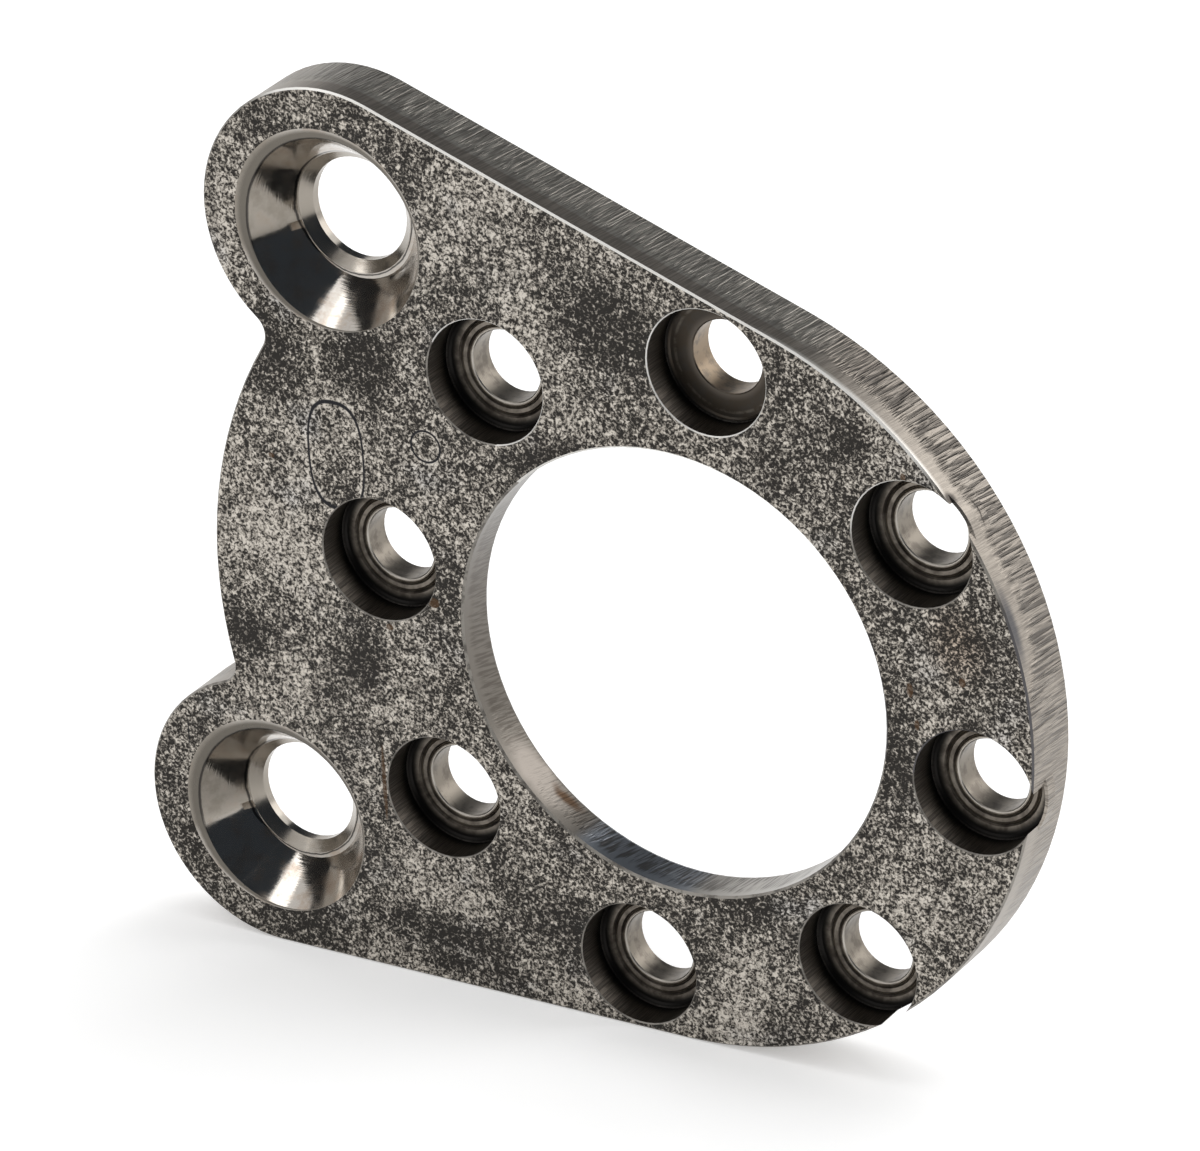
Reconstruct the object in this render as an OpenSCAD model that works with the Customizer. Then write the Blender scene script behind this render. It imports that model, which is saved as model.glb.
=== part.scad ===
// Brake caliper bracket: one flat steel plate, stood on its lower straight edge.
// It is drawn lying flat on its bolting face, with the bore's centre at 0, 0, the two lugs
// toward -X and the round hub end toward +X, and is stood up as the last step.

/* [Plate] */
// Thickness of the plate
plate_t = 9.5; // [9:0.1:14]
// Radius of the round hub end
hub_r = 53.35; // [52.5:0.05:58]
// Distance from the bore's centre to the hub arc's centre, toward the lugs
hub_shift = 0.7; // [0:0.05:2]
// Edge break all round both faces
edge_break = 0.25; // [0.1:0.05:0.6]
// How far the cut outline sits turned from the drilled holes, in degrees
outline_turn = -0.4; // [-2:0.1:2]

/* [Lugs] */
// Distance between the two lug holes
lug_pitch = 88.9; // [82:0.1:96]
// Distance from the bore's centre to the line through the lug holes
lug_reach = 56.6; // [54:0.1:62]
// Radius of the rounded lug ends
lug_r = 19.3; // [17:0.1:22]

/* [Waist between the lugs] */
// Radius of the waist arc
waist_r = 63.3; // [60:0.1:66]
// Distance from the bore's centre to the waist arc's centre, toward the lugs
waist_shift = 6.4; // [4:0.1:9]
// Radius of the fillet where the waist meets each lug
corner_r = 3; // [1.5:0.1:5]

/* [Centre bore] */
// Diameter of the bore
bore_d = 62.8; // [56:0.1:66]
// Diameter of the register recess in the bolting face
register_d = 72; // [68:0.1:76]
// Depth of the register recess
register_depth = 3.6; // [1:0.1:6]
// Edge break at the mouths of the bore and the register
bore_break = 0.3; // [0.1:0.05:0.5]

/* [Bolt holes] */
// Diameter of the bolt circle
bolt_circle_d = 88.9; // [87:0.1:91]
// Number of bolt holes, the first one on the centre line toward the lugs
bolt_count = 8; // [4:1:8]
// Diameter of a bolt hole
bolt_hole_d = 10.1; // [8:0.1:11]
// Diameter of a counterbore
counterbore_d = 17.3; // [14:0.1:18]
// Depth of a counterbore at its wall
counterbore_depth = 5.1; // [2:0.1:6.5]
// How much deeper the counterbore floor lies at the bolt hole than at the wall
floor_fall = 0.35; // [0:0.05:0.8]
// Size of the corner left between the counterbore floor and wall
floor_corner = 0.5; // [0.1:0.05:1]
// Edge break at the mouths of the bolt holes and counterbores
hole_break = 0.15; // [0.05:0.05:0.4]
// Diameter of the outer ring groove in a counterbore floor
outer_groove_d = 13.46; // [12.5:0.02:14.5]
// Diameter of the inner ring groove in a counterbore floor
inner_groove_d = 11.34; // [11:0.02:12]
// Width of a ring groove at the floor
groove_w = 0.4; // [0.2:0.05:0.6]
// Depth of a ring groove
groove_depth = 0.3; // [0.1:0.05:0.6]
// Number of the counterbore whose floor was bored plain, counted round from the lugs
plain_bore = 6; // [0:1:7]

/* [Webs where the counterbores come through the hub end] */
// Thickness of the web pushed out by the counterbore
web_t = 0.3; // [0.2:0.05:0.6]
// Number of the counterbore that a web closes nearly to the front, counted round from the lugs
high_web = 5; // [0:1:7]
// How far below the front face that web ends
high_web_drop = 0.8; // [0.4:0.1:4]
// Number of the counterbore that a torn web half closes
torn_web = 4; // [0:1:7]
// How far below the front face the torn web ends
torn_web_drop = 3; // [0.4:0.1:4]

/* [Lug holes] */
// Diameter of the through hole in a lug
lug_hole_d = 14.3; // [12:0.1:16]
// Diameter of the drilled step above the through hole
lug_step_d = 17; // [16.5:0.1:19]
// Diameter of the conical seat at the front face
seat_d = 26.8; // [24:0.1:30]
// Diameter of the conical seat at its bottom
seat_bottom_d = 17.4; // [17:0.1:20]
// Depth of the conical seat
seat_depth = 6.6; // [4:0.1:7]
// Distance from the lug hole's axis to the seat's axis
seat_offset = 0.6; // [0:0.05:1]
// Direction of that distance, in degrees from +X
seat_offset_angle = -38; // [-180:1:180]
// Diameter of the shallow chamfer round the seat, on the lug hole's axis
rim_d = 28.05; // [25:0.05:31]
// Fall of that chamfer for each unit of radius
rim_slope = 0.4; // [0.1:0.05:0.6]
// Edge break at the back of the lug hole
lug_hole_break = 0.3; // [0.1:0.05:0.6]

/* [Hidden] */
$fn = 144;

// How far each cutter runs past the face it opens
over = 1;
// How far the flanks and fillets cross the arcs that they run into, so that the outline closes
lap = 0.002;
// How far the edge break of a fillet runs on past its ends, in degrees
lap_turn = 6;

// Centres of the three kinds of arc, for the lug on the +Y side
hub_c = [-hub_shift, 0];
lug_c = [-lug_reach, lug_pitch / 2];
waist_c = [-waist_shift, 0];

// The straight flank: tangent to the hub end and to the lug
hub_lug = norm(lug_c - hub_c);
radius_drop = hub_r - lug_r;
flank_angle = atan2(lug_c[1], lug_c[0] - hub_c[0]) + asin(radius_drop / hub_lug);
flank_len = sqrt(hub_lug * hub_lug - radius_drop * radius_drop);
flank_normal = flank_angle - 90;
flank_start = lug_c + (lug_r - lap) * [cos(flank_normal), sin(flank_normal)];
flank_in = (hub_r + lug_r) / 2;

// The fillet: tangent to the waist arc and to the lug
waist_lug = norm(lug_c - waist_c);
fillet_waist = waist_r + corner_r;
fillet_lug = lug_r + corner_r;
fillet_swing = acos((waist_lug * waist_lug + fillet_waist * fillet_waist - fillet_lug * fillet_lug)
                    / (2 * waist_lug * fillet_waist));
fillet_angle = atan2(lug_c[1], lug_c[0] - waist_c[0]) + fillet_swing;
fillet_c = waist_c + fillet_waist * [cos(fillet_angle), sin(fillet_angle)];

// Turn that lays the lower flank level once the plate stands
stand_turn = flank_angle - 180 - outline_turn;

// Direction from the lug's centre to the fillet's
lug_to_fillet = 360 + atan2(fillet_c[1] - lug_c[1], fillet_c[0] - lug_c[0]);

// The same point on one side or the other of the centre line
function on_side(p, side) = [p[0], side * p[1]];

// The same patch on one side or the other, its points always in the same turning sense
function patch_on_side(points, side) =
    side > 0 ? points : [for (i = [len(points) - 1 : -1 : 0]) on_side(points[i], side)];

// A point at a distance from one centre, on the way to another
function toward(start, end, distance) = start + (end - start) * distance / norm(end - start);

// Straight-edged patch between a lug and the hub end, its outer side the flank itself
function flank_patch() =
    let (along = [cos(flank_angle), sin(flank_angle)])
    let (inward = flank_in * [-cos(flank_normal), -sin(flank_normal)])
    [
        flank_start,
        flank_start + inward,
        flank_start - flank_len * along + inward,
        flank_start - flank_len * along
    ];

// Patch under the fillet, its sides running through the fillet's two tangent points
function corner_patch() = [
    fillet_c,
    toward(fillet_c, waist_c, corner_r * 2),
    toward(lug_c, waist_c, (waist_lug - waist_r + lug_r) / 2),
    toward(fillet_c, lug_c, corner_r * 2)
];

// The cut outline
module outline() {
    translate(hub_c)
        circle(r = hub_r);
    intersection() {
        translate(waist_c)
            circle(r = waist_r);
        polygon([[0, 0], 2 * on_side(lug_c, 1), 2 * on_side(lug_c, -1)]);
    }
    for (side = [-1, 1]) {
        translate(on_side(lug_c, side))
            circle(r = lug_r);
        polygon(patch_on_side(flank_patch(), side));
        difference() {
            polygon(patch_on_side(corner_patch(), side));
            translate(on_side(fillet_c, side))
                circle(r = corner_r + lap);
        }
    }
}

// Section that takes a corner off at 45 degrees, for a wall at "at" with air on the side "air"
function break_section(at, air) = [
    [at - air * (edge_break + over), over],
    [at + air * over, over],
    [at + air * over, -edge_break - over]
];

// Edge break along an arc, from one direction to another, on both faces
module arc_break(centre, r, air, first, last) {
    translate(centre) {
        translate([0, 0, plate_t])
            rotate_extrude(start = first, angle = last - first)
                polygon(break_section(r, air));
        rotate_extrude(start = first, angle = last - first)
            polygon([for (p = break_section(r, air)) [p[0], -p[1]]]);
    }
}

// Edge break along the straight flank, on both faces
module flank_break() {
    translate(flank_start)
        rotate([0, 0, flank_angle - 180])
            translate([-over, 0, 0])
                rotate([90, 0, 90])
                    linear_extrude(flank_len + 2 * over) {
                        translate([0, plate_t])
                            polygon(break_section(0, 1));
                        polygon([for (p = break_section(0, 1)) [p[0], -p[1]]]);
                    }
}

// The plate before it is drilled, cut from stock and with its edges broken
module blank() {
    difference() {
        linear_extrude(plate_t)
            outline();
        arc_break(hub_c, hub_r, 1, -flank_normal, flank_normal);
        arc_break(waist_c, waist_r, 1, fillet_angle, 360 - fillet_angle);
        for (side = [0, 1])
            mirror([0, side, 0]) {
                arc_break(lug_c, lug_r, 1, flank_normal, lug_to_fillet);
                arc_break(fillet_c, corner_r + lap, -1, fillet_angle - 180 - lap_turn,
                          lug_to_fillet - 180 + lap_turn);
                flank_break();
            }
    }
}

// Bore that opens into the wider register on the bolting face
module centre_bore() {
    rotate_extrude()
        polygon([
            [0, -over],
            [register_d / 2 + bore_break + over, -over],
            [register_d / 2, bore_break],
            [register_d / 2, register_depth],
            [bore_d / 2, register_depth],
            [bore_d / 2, plate_t - bore_break],
            [bore_d / 2 + bore_break + over, plate_t + over],
            [0, plate_t + over]
        ]);
}

// The place of one bolt hole, counted round from the lugs
module at_bolt(number) {
    rotate([0, 0, 180 + number * 360 / bolt_count])
        translate([bolt_circle_d / 2, 0, 0])
            children();
}

// Thin web round a counterbore that comes through the hub end, faded out toward the back
module web(drop) {
    web_r = counterbore_d / 2 + web_t;
    floor_z = plate_t - counterbore_depth;
    rotate_extrude()
        polygon([
            [0, floor_z - 2 * web_t],
            [web_r - 2 * web_t, floor_z - 2 * web_t],
            [web_r, floor_z],
            [web_r, plate_t - drop - web_t],
            [web_r - web_t, plate_t - drop],
            [0, plate_t - drop]
        ]);
}

// Ring groove in a counterbore floor
module ring_groove(d) {
    wall_z = plate_t - counterbore_depth;
    spread = (groove_depth + over) / groove_depth * groove_w / 2;
    rotate_extrude()
        polygon([
            [d / 2, wall_z - floor_fall - groove_depth],
            [d / 2 + spread, wall_z - floor_fall + over],
            [d / 2 - spread, wall_z - floor_fall + over]
        ]);
}

// Bolt hole with a counterbore in the front face, its floor falling toward the hole
module bolt_hole() {
    hole_r = bolt_hole_d / 2;
    wall_r = counterbore_d / 2;
    wall_z = plate_t - counterbore_depth;
    rotate_extrude()
        polygon([
            [0, -over],
            [hole_r + hole_break + over, -over],
            [hole_r, hole_break],
            [hole_r, wall_z - floor_fall - hole_break],
            [hole_r + hole_break, wall_z - floor_fall],
            [wall_r - floor_corner, wall_z],
            [wall_r, wall_z + floor_corner],
            [wall_r, plate_t - hole_break],
            [wall_r + hole_break + over, plate_t + over],
            [0, plate_t + over]
        ]);
}

// Stepped lug hole: a through hole, a drilled step with a 45 degree shoulder,
// a conical seat turned slightly off the hole's axis and a shallow chamfer round it
module lug_hole() {
    hole_r = lug_hole_d / 2;
    step_r = lug_step_d / 2;
    step_z = plate_t - seat_depth;
    seat_spread = (seat_d - seat_bottom_d) / 2 / seat_depth;
    rotate_extrude()
        polygon([
            [0, -over],
            [hole_r + lug_hole_break + over, -over],
            [hole_r, lug_hole_break],
            [hole_r, step_z - (step_r - hole_r)],
            [step_r, step_z],
            [step_r, plate_t - (rim_d / 2 - step_r) * rim_slope],
            [rim_d / 2 + over / rim_slope, plate_t + over],
            [0, plate_t + over]
        ]);
    translate([seat_offset * cos(seat_offset_angle), seat_offset * sin(seat_offset_angle), step_z])
        cylinder(h = seat_depth + over, r1 = seat_bottom_d / 2,
                 r2 = seat_d / 2 + seat_spread * over);
}

module bracket_plate() {
    color("dimgray")
        rotate([90, 0, 0])
            rotate([0, 0, stand_turn])
                difference() {
                    union() {
                        rotate([0, 0, outline_turn])
                            blank();
                        at_bolt(high_web)
                            web(high_web_drop);
                        at_bolt(torn_web)
                            web(torn_web_drop);
                    }
                    centre_bore();
                    for (i = [0 : bolt_count - 1])
                        at_bolt(i) {
                            bolt_hole();
                            if (i != plain_bore)
                                for (d = [outer_groove_d, inner_groove_d])
                                    ring_groove(d);
                        }
                    for (side = [-1, 1])
                        translate([lug_c[0], side * lug_c[1], 0])
                            lug_hole();
                }
}

bracket_plate();
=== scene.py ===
import math

import bmesh
import bpy
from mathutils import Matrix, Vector
from mathutils.kdtree import KDTree


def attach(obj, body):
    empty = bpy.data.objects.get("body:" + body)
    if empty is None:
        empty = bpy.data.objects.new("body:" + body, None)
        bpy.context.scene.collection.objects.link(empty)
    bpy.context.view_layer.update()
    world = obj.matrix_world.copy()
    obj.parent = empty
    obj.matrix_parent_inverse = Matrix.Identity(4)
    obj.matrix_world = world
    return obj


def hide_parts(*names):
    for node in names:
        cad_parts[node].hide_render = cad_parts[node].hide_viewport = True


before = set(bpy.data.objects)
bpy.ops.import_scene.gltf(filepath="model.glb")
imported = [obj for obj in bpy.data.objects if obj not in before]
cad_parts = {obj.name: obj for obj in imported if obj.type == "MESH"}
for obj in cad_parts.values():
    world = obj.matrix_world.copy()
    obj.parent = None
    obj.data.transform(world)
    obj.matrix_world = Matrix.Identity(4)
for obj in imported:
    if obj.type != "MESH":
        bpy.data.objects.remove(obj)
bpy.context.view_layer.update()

mm = 0.001

# the bracket's own drawing, in millimetres and degrees, flat with the lugs to the left
drawing = {
    "thickness": 9.5,
    "hubRadius": 53.35,
    "hubShift": 0.7,
    "lugPitch": 88.9,
    "lugReach": 56.6,
    "lugRadius": 19.3,
    "waistRadius": 63.3,
    "waistShift": 6.4,
    "cornerRadius": 3.0,
    "outlineTurn": -0.4,
    "outlineStep": 0.25,
    "standTurn": -9.616,
    "boreRadius": 31.4,
    "registerRadius": 36.0,
    "boltCircle": 44.45,
    "boltCount": 8,
    "counterbore": 8.65,
    "rimRadius": 14.03,
    "floorHeight": -53.23,
}


def rotated(x, y, degrees):
    turn = math.radians(degrees)
    return (
        x * math.cos(turn) - y * math.sin(turn),
        x * math.sin(turn) + y * math.cos(turn),
    )


def standUp(x, y):
    # flat drawing to the standing plate's X and Z
    return rotated(x, y, drawing["standTurn"])


boltCentres = []
for count in range(drawing["boltCount"]):
    boltCentres.append(
        standUp(*rotated(-drawing["boltCircle"], 0, count * 360 / drawing["boltCount"]))
    )
lugCentres = [
    standUp(-drawing["lugReach"], drawing["lugPitch"] / 2),
    standUp(-drawing["lugReach"], -drawing["lugPitch"] / 2),
]


def nearest(centres, x, z):
    # distance to the nearest hole's axis, and which hole it is
    away = [math.hypot(x - cx, z - cz) for cx, cz in centres]
    which = away.index(min(away))
    return away[which], which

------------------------

§ Exercise requirements:
Print only the run of lines that begins with the line containing "bolt_hole();" and ends with the line containing "obj.parent = empty", both included, exactly as they read.

§ Output of the exercise:
                            bolt_hole();
                            if (i != plain_bore)
                                for (d = [outer_groove_d, inner_groove_d])
                                    ring_groove(d);
                        }
                    for (side = [-1, 1])
                        translate([lug_c[0], side * lug_c[1], 0])
                            lug_hole();
                }
}

bracket_plate();
=== scene.py ===
import math

import bmesh
import bpy
from mathutils import Matrix, Vector
from mathutils.kdtree import KDTree


def attach(obj, body):
    empty = bpy.data.objects.get("body:" + body)
    if empty is None:
        empty = bpy.data.objects.new("body:" + body, None)
        bpy.context.scene.collection.objects.link(empty)
    bpy.context.view_layer.update()
    world = obj.matrix_world.copy()
    obj.parent = empty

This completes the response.